Local media reports said the train was packed with families, some of them travelling home for weddings.
Bride-to-be Ruby Gupta, who survived the accident with a fractured arm, was desperately searching for her father.
“I have been looking everywhere for him,” she said according to the Press Trust of India.
National Railways Minister Suresh Prabhu said in a tweet the government would investigate what caused the derailment and announced compensation for the victims.
India’s railway network, one of the world’s largest, is still the main form of long-distance travel in the vast country, but it is poorly funded and deadly accidents occur relatively frequently.
In 2014 an express train plowed into a stationary freight train, also in Uttar Pradesh, killing 26 people.

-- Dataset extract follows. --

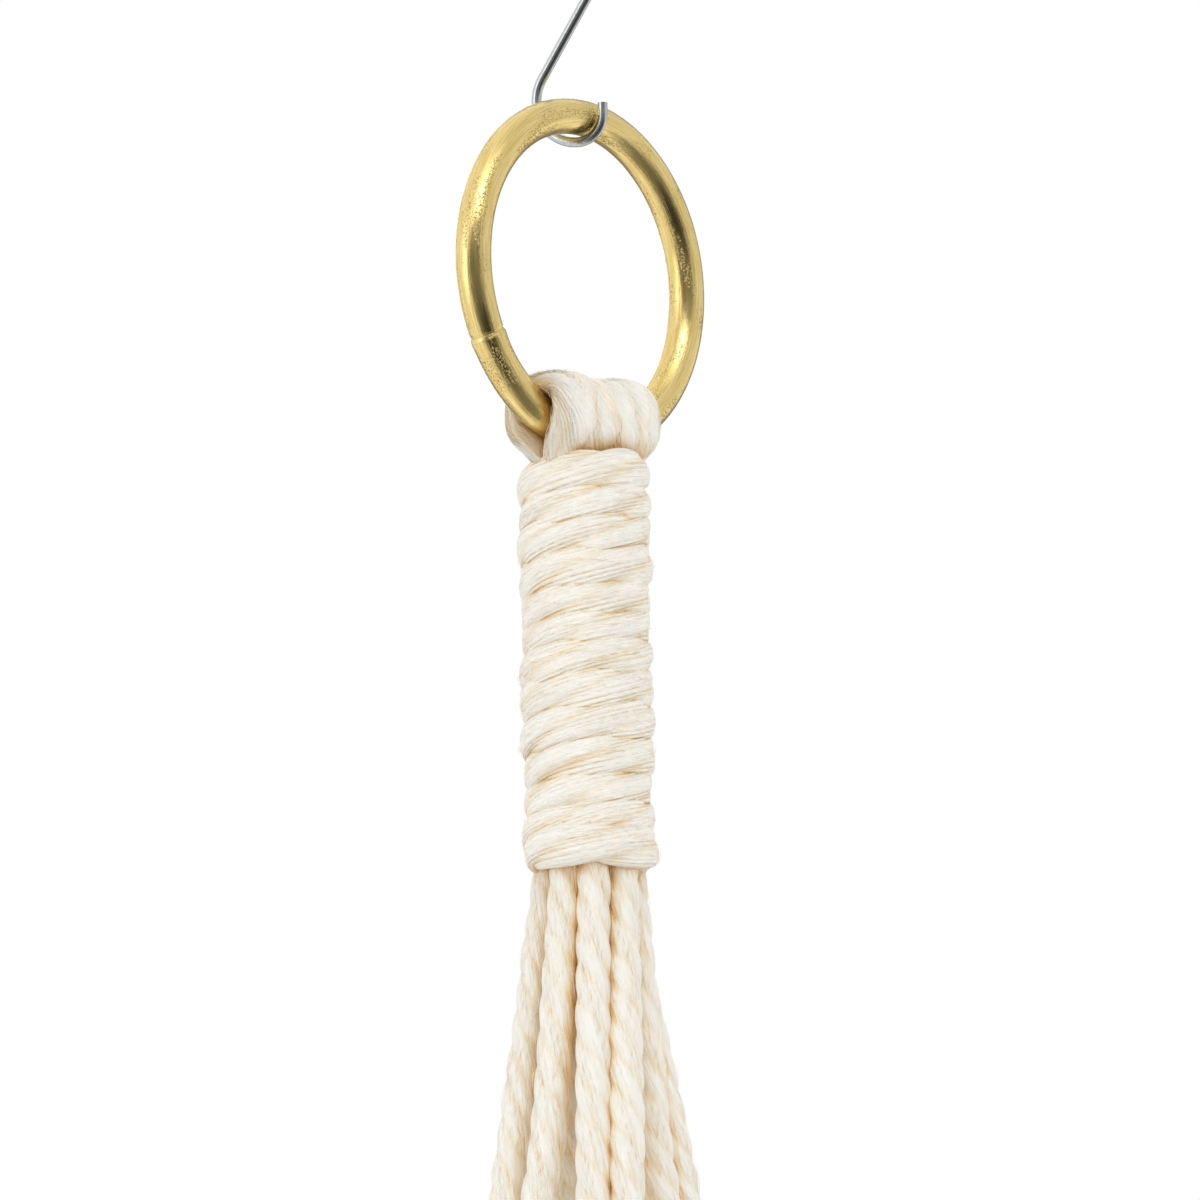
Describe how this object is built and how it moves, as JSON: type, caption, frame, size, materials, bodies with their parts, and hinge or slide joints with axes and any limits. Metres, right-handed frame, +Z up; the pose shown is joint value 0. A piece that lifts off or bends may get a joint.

And last year 27 people died after two trains derailed in Madhya Pradesh state during heavy rain.
Prime Minister Narendra Modi tweeted that he was “anguished beyond words” by the loss of life in the latest accident.
Anguished beyond words on the loss of lives due to the derailing of the Patna-Indore express. My thoughts are with the bereaved families.
— Narendra Modi (@narendramodi) November 20, 2016
In 2012 a government report said almost 15,000 people were killed every year on India’s railways, describing the deaths as an annual “massacre”.
Modi’s government has pledged to invest $137 billion over five years to modernize the crumbling railways, making them safer, faster and more efficient.